There has been a great deal of emphasis, as Perry points out, about blogging as a 'tool for sharing and outreach', which she sees as circulatory. Perry therefore, contemplates the effect blogging has on those of us engaged in the actual work of archaeology. Often, we do not critique the effects of alternative forms of publication on archaeology in general. Where are the checks and balances? Blogging has become a method to increase our ability to create an emancipatory and reflexive form of archaeology, which for me holds a great deal of weight. As I stated in the early portion of my response, it is through blogging that I have been able to merge the varying aspects of my own identity to give a particular tenor to my writing as an academic archaeologist. In my opinion (and I agree with Perry here), we can also use the weblog to engage in current forms of activism, political engagement, and issues that are relevant to the communities we collaborate with. The Internet, therefore, becomes a space where archaeologists from across the globe can not only share but transform how we communicate with each other and a variety of publics. Future-orientated archaeologists can use critical heritage discourse, for example, to see connections across time and space and 'think in the open'; in order to truly see, we have to DO and understand the relationships between observing and participating, looking and acting and all of the situations in between.

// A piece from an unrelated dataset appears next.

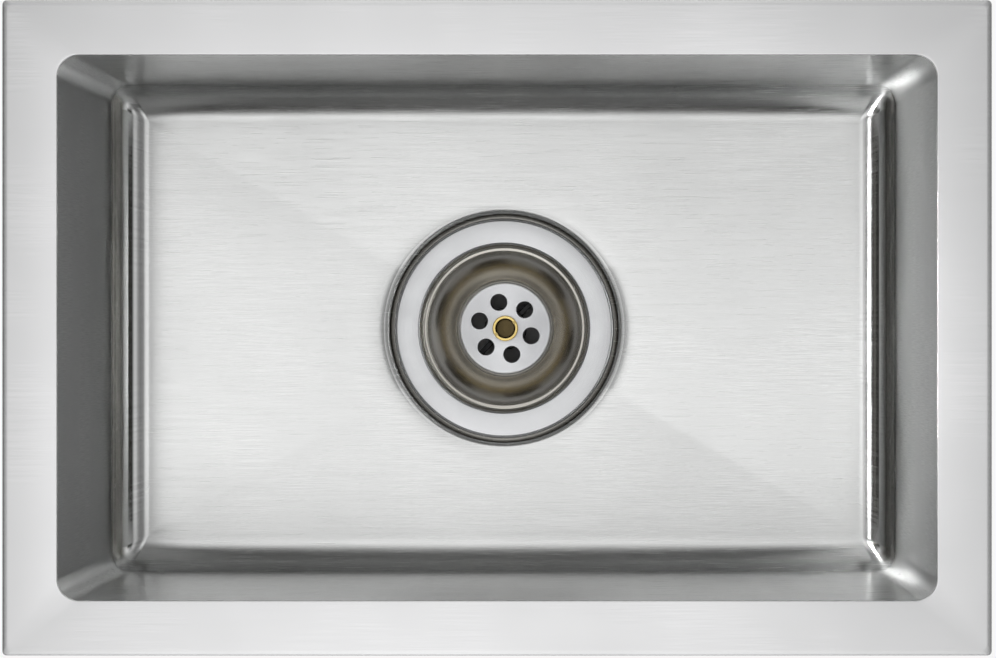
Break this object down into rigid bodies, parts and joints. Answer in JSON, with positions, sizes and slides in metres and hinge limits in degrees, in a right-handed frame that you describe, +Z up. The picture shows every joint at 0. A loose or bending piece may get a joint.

As Perry contends, we have to abandon the concept of simply defending the act or art of blogging, but to 'do archaeology with purpose, a means to insert us into the future', so that as archaeologists we emerge into logics of 21st-century technoculture and remain on the side of 'techno-optimism'. For this, I am so thankful for this article, this dialogue and this challenge. Blogging should and will 'constructively interfere with the past, present, and future of archaeology'. It is the only way that we will ensure that, as Perry points out, her students as hackers will 'create the possibility of new things entering the world'.

Response to Peer Comment

I am very grateful to my reviewers Whitney Battle-Baptiste and Stuart Jeffrey for their thoughtful, considered and critically-engaged responses to my article. I deliberated for several weeks on whether or not to reply to their comments, in part because I did not feel that it was necessary for me to have the last word in this exchange. Indeed, as Jeffrey notes, I do see it as simply a 'first salvo in a conversation between and among students and educators on the values of blogging', and hence I was conscious of the possibility that I might immediately shut down the conversation by attempting to reassert my argument or otherwise prioritise my experience over those of my reviewers.

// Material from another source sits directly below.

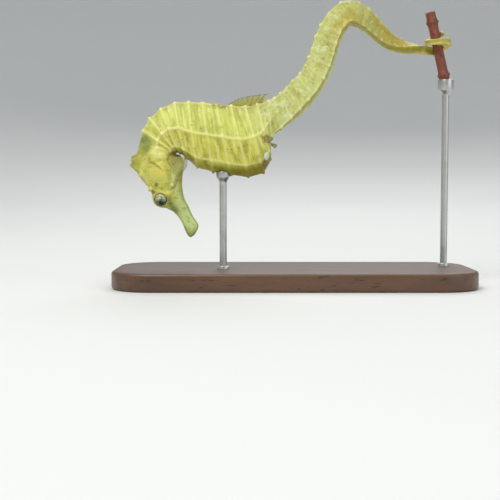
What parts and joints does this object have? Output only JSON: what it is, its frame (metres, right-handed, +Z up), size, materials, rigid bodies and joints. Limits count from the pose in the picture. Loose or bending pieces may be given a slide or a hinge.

That said, I also see this discussion as one that goes beyond students and educators alone—an exchange that, as Battle-Baptiste acknowledges, encompasses the entire profession, and in fact, pushes beyond the profession into general efforts at future-making and 'current forms of activism, political engagement, and issues that are relevant to the communities we collaborate with'. Blogging, as I and my students have applied it, is just one mechanism for participating in such future-making. I do not believe that it should be the only mechanism. I do not believe that it works in isolation from other forms of practice and thinking. I do not even necessarily believe it is the most robust means of achieving the types of social, intellectual, experiential and cooperative outcomes that sit at the core of my own (and, I think, Battle-Baptiste's) pedagogical ideals. But I do believe that we are currently in a predicament where lack of concern for evaluation and a serious dearth of critical analysis of impacts mean it is near impossible to even initiate—let alone sustain—a meaningful conversation about archaeological blogging's (and the larger social web's) relationship to professional development, to knowledge-making and to world-building more generally. I have been inspired, then, by my students' engagements with their weblogs, because—of their own volition—they have stretched these engagements far beyond anything that I might have anticipated. Indeed, the structure of my modules is such that students were not actually directly assessed on their blogs, but rather on summative reflections on the process and effects of their blogging. This assessment style meant that students could have potentially invested minimal effort in the blogs themselves. However, for the most part, what became obvious is that they deeply invested themselves in developing their online forums—some going on to produce associated academic articles about their merits (e.g. see Harper's 2014 piece on 'blogs as knowledge-making space'); others connecting to new audiences and communities of practice who, in turn, facilitated publication and active participation by the student in varied activities that extended far beyond academia and beyond archaeology itself (e.g. Reilly's 2013 invitation to publish in the Mitford Society's annual book).

The latter point is especially important, because it challenges Jeffrey's contention about the narrowness of the students' 'real world' interactions, and it complicates the view that 'real world' archaeological work does not typically include blogging. A not insignificant number of our students move, upon graduation, into careers outside of archaeology—politics, law, marketing, etc. Their weblogs are arguably means, then, to explore these extra-disciplinary opportunities whilst still enrolled on their degree programmes. Their performances here enabled connections, considerations and actions that might have set the stage—and perhaps even better prepared them—for their transitions into different fields of practice. Even where students might have gone on to more traditional archaeological occupations, their blogging efforts represented to them engagements with what they felt 'real world' archaeology should entail. Whilst "stultifying, conservative and often inaccessible forms" of publication might be, as Jeffrey says, the "status quo" in the discipline, I am not convinced that my role as a pedagogue should thus be to teach students to reproduce that status quo. If the university is outputting new professionals who have no skills to rethink or rework traditional publication forms, no training in the use of tools that are relatively ubiquitous in other fields of practice (including in everyday life), and no appreciation for how media experimentation can affect expertise, disciplinary development, or the world at large, then one might argue that we are setting archaeology up for obsolescence.

Blogging is clearly not a panacea, but it provides one method by which students (and others) can potentially enlarge themselves and, at once, critically consider the dimensions of the profession, its impacts and its audiences. It is literally a conversation starter, and I look forward to seeing this conversation mature.